Some Colombian thermal coal miners are exploring options including legal actions to oppose the proposed export ban announced by the country’s President June 8, sources said.

Colombia’s President Gustavo Petro took to the social media platform, X, formerly known as Twitter, to announce his government’s decision to come out with a decree that will ban thermal coal exports to Israel.

Currently, the ban is in the proposal stage with the government seeking comments from the country’s citizens and value groups between June 11 and June 17, following which the government will announce its final decision.

The proposal has received immediate backlash from several stakeholders involved in thermal coal mining and export, who have indicated that Colombia’s executive power has no authority to proceed with the decree.

Some participants suggested that the thermal coal miners of Colombia are likely to reject the decree in the consultation phase.

“We are analyzing different potential scenarios and weighing our legal rights. In terms of its impact, we need to wait and see what’s in the final wording to draw conclusions,” a Colombia-based producer said.

Colombia is one of the largest thermal coal suppliers to Israel and a ban on exports could prompt Israel to look for alternative sources to meet their demand at a time when the country is also fighting a war against Hamas in the Middle East region.

“I don’t know what the Colombian producers are going to do, but they have to find markets for their coal,” said a Med-based trader.

Israel imported 1.4 million mt of thermal coal in 2024 so far, according to S&P Global Commodities at Sea data. Colombia accounted for 855,700 mt – or 60% of all imports during this period.

Other key suppliers included Russia with 247,500 mt, South Africa at 169,200 mt, the US at 86,100 mt and China supplying 53,000 mt.

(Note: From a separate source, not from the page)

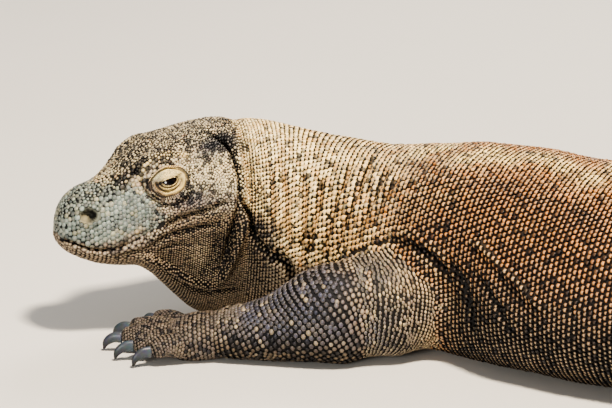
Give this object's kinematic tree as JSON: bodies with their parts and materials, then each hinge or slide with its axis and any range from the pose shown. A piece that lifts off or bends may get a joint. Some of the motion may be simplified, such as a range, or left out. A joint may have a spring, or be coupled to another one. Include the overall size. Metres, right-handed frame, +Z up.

“Israel will have to get tons from South Africa and possibly the US, however they need 1.0% sulfur. They can also buy Australian, and Kazakstan tonnage. Shipping from the Black Sea, it would be a more than perfect fit, compared to South Africa,” a US-based trader said.

The trader added that Colombian producers are getting “boxed in” now as they were already faced with waning demand from Europe while only a few Asian countries along with smaller coal consuming countries such as Israel were able to provide some respite.

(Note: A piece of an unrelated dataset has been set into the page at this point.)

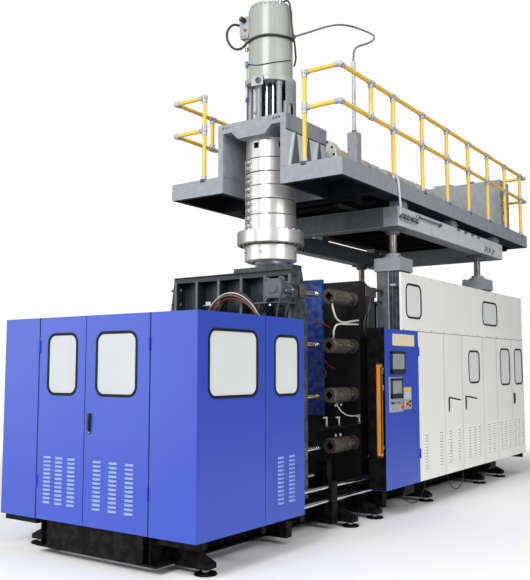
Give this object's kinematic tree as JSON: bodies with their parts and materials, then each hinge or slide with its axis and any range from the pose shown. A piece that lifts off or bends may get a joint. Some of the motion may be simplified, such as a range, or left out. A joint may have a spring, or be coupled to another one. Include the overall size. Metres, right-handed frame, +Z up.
{
  "type": "blow moulding machine",
  "caption": "Accumulator-head blow moulding machine: guard house, closing platens with lock cylinders, cabinets and a railed extruder platform on jacks.",
  "frame": {"origin": "on the floor under the middle of the machine's envelope", "axes": "+X along the machine from the guard doors to the cabinets' rear end, -Y towards the operator, +Z up"},
  "size_m": [8.64, 2.526, 5.9718],
  "materials": {
    "black_steel": "semi-gloss black paint",
    "grey_steel": "satin mid-grey paint",
    "light_grey_steel": "satin light grey-green paint",
    "platen_iron": "satin dark grey paint, a little oily",
    "blue_panel": "fine-textured blue powder coat",
    "blue_steel": "gloss deep blue paint",
    "white_panel": "fine-textured warm white powder coat",
    "yellow_pipe": "gloss yellow paint",
    "bright_steel": "turned and ground",
    "chrome_rod": "hard chrome",
    "oiled_steel": "oiled, browned steel",
    "silver_cover": "clamped sheet covers",
    "aluminium_plate": "brushed panel plate",
    "window_pane": "pale, slightly cloudy sheet",
    "black_plastic": "moulded",
    "grey_plastic": "moulded screen housing",
    "orange_plastic": "moulded",
    "red_plastic": "moulded",
    "hose_rubber": "smooth hose cover"
  },
  "bodies": {
    "frame": {"base_frame": "black_steel", "guide_rod_blocks": "black_steel", "guide_rods": "bright_steel", "levelling_feet": "black_steel", "guard_corner_panel": "blue_panel", "guard_far_panel": "blue_panel", "guard_side_panel": "blue_panel", "guard_door_header": "blue_panel", "fixed_window_panes": "window_pane", "door_hinge_barrels": "blue_panel", "cabinet_fixed_panel": "white_panel", "cabinet_upper_panel": "white_panel", "cabinet_rear_shell": "white_panel", "cabinet_frame": "black_steel", "hydraulic_tank": "grey_steel", "control_cabinet": "blue_panel", "upper_screen": "grey_plastic", "operator_panel": "aluminium_plate", "light_curtain": "orange_plastic", "support_columns": "grey_steel"},
    "left_guard_door": {"guard_door_left": "blue_panel", "guard_pane_left": "window_pane"},
    "right_guard_door": {"guard_door_right": "blue_panel", "guard_pane_right": "window_pane"},
    "guard_handle": {"guard_door_handle": "black_plastic"},
    "front_clamp": {"front_platen": "platen_iron", "front_mould_plate": "blue_steel", "lock_rods": "chrome_rod", "clamp_actuator": "grey_steel", "clamp_hose": "hose_rubber"},
    "rear_clamp": {"rear_platen": "platen_iron", "rear_mould_plate": "blue_steel", "lock_cylinders": "oiled_steel"},
    "lift": {"lift_frame": "grey_steel", "jack_screws": "oiled_steel"},
    "platform": {"platform_deck": "grey_steel", "guard_railing": "yellow_pipe", "extruder_barrel": "silver_cover", "extruder_drive": "grey_steel", "head_yoke": "grey_steel", "accumulator_head": "silver_cover", "head_posts": "bright_steel", "hydraulic_cylinder": "light_grey_steel", "hose_pole": "bright_steel", "head_hose": "hose_rubber"},
    "die_core": {"die_core": "bright_steel"},
    "stop_button": {"emergency_stop": "red_plastic"},
    "green_button": {"start_button": "black_plastic"},
    "selector": {"selector_switch": "black_plastic"},
    "door_1": {"cabinet_door_1": "white_panel"},
    "door_2": {"cabinet_door_2": "white_panel"},
    "door_3": {"cabinet_door_3": "white_panel", "cabinet_pane_3": "window_pane"},
    "door_4": {"cabinet_door_4": "white_panel", "cabinet_pane_4": "window_pane"},
    "door_5": {"cabinet_door_5": "white_panel", "cabinet_pane_5": "window_pane"},
    "handle_2": {"cabinet_handle_2": "black_plastic"},
    "handle_3": {"cabinet_handle_3": "black_plastic"},
    "handle_5": {"cabinet_handle_5": "black_plastic"}
  },
  "joints": [
    {"name": "left_guard_door_hinge", "type": "hinge", "parent": "frame", "child": "left_guard_door", "pos_m": [-4.318, 0.763, 1.2], "axis": [0, 0, -1], "range_deg": [0, 110]},
    {"name": "right_guard_door_hinge", "type": "hinge", "parent": "frame", "child": "right_guard_door", "pos_m": [-4.318, -0.602, 1.2], "axis": [0, 0, 1], "range_deg": [0, 110]},
    {"name": "guard_handle_pivot", "type": "hinge", "parent": "right_guard_door", "child": "guard_handle", "pos_m": [-4.317, 0.089, 1.258], "axis": [0, 1, 0], "range_deg": [0, 80]},
    {"name": "door_1_hinge", "type": "hinge", "parent": "frame", "child": "door_1", "pos_m": [-0.22, -1.115, 1.2], "axis": [0, 0, -1], "range_deg": [0, 100]},
    {"name": "door_2_hinge", "type": "hinge", "parent": "frame", "child": "door_2", "pos_m": [1.17, -1.115, 1.2], "axis": [0, 0, 1], "range_deg": [0, 100]},
    {"name": "door_3_hinge", "type": "hinge", "parent": "frame", "child": "door_3", "pos_m": [1.98, -1.115, 1.2], "axis": [0, 0, 1], "range_deg": [0, 100]},
    {"name": "door_4_hinge", "type": "hinge", "parent": "frame", "child": "door_4", "pos_m": [2.54, -1.115, 1.2], "axis": [0, 0, -1], "range_deg": [0, 100]},
    {"name": "door_5_hinge", "type": "hinge", "parent": "frame", "child": "door_5", "pos_m": [3.79, -1.115, 1.2], "axis": [0, 0, 1], "range_deg": [0, 100]},
    {"name": "handle_2_pivot", "type": "hinge", "parent": "door_2", "child": "handle_2", "pos_m": [0.695, -1.114, 1.258], "axis": [-1, 0, 0], "range_deg": [-80, 0]},
    {"name": "handle_3_pivot", "type": "hinge", "parent": "door_3", "child": "handle_3", "pos_m": [1.28, -1.114, 1.258], "axis": [-1, 0, 0], "range_deg": [-80, 0]},
    {"name": "handle_5_pivot", "type": "hinge", "parent": "door_5", "child": "handle_5", "pos_m": [3.295, -1.114, 1.258], "axis": [-1, 0, 0], "range_deg": [0, 80]},
    {"name": "front_platen_slide", "type": "slide", "parent": "frame", "child": "front_clamp", "axis": [1, 0, 0], "range_m": [0, 0.25]},
    {"name": "rear_platen_slide", "type": "slide", "parent": "frame", "child": "rear_clamp", "axis": [-1, 0, 0], "range_m": [0, 0.25]},
    {"name": "platform_lift", "type": "slide", "parent": "frame", "child": "lift", "axis": [0, 0, 1], "range_m": [-0.05, 0.25]},
    {"name": "platform_slide", "type": "slide", "parent": "lift", "child": "platform", "axis": [1, 0, 0], "range_m": [0, 0.25]},
    {"name": "die_gap_slide", "type": "slide", "parent": "platform", "child": "die_core", "axis": [0, 0, 1], "range_m": [-0.03, 0.03]},
    {"name": "stop_button_push", "type": "slide", "parent": "frame", "child": "stop_button", "axis": [0, 1, 0], "range_m": [0, 0.004], "stiffness_N_per_m": 500},
    {"name": "green_button_push", "type": "slide", "parent": "frame", "child": "green_button", "axis": [0, 1, 0], "range_m": [0, 0.004], "stiffness_N_per_m": 500},
    {"name": "selector_turn", "type": "hinge", "parent": "frame", "child": "selector", "pos_m": [-0.965, -1.127, 1.255], "axis": [0, 1, 0], "range_deg": [-45, 45]}
  ],
  "couplings": [
    {"joint": "rear_platen_slide", "follows": "front_platen_slide", "ratio": 1}
  ]
}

“Their markets in the Atlantic are being limited to minimal tonnage to EU and Chile. Without Chinese business, I don’t think they can sell cheap enough to compete into India. Maybe the EU election will encourage more coal generation vs growth of wind and solar,” the trader said.

The average price of Russia’s FOB Black Sea 6,000 kcal/kg NAR coal in 2024 is $74.90/mt, according to S&P Global Commodity Insights data, reaching a $90/mt high on Jan. 5. Meanwhile, FOB Colombia 6,000 kcal/kg NAR coal averaged $81.75/mt with a $105/mt high on April 19, and FOB Richards Bay 5,500 kcal/kg NAR averaged $87.35/mt with a $101.05 high on June 3.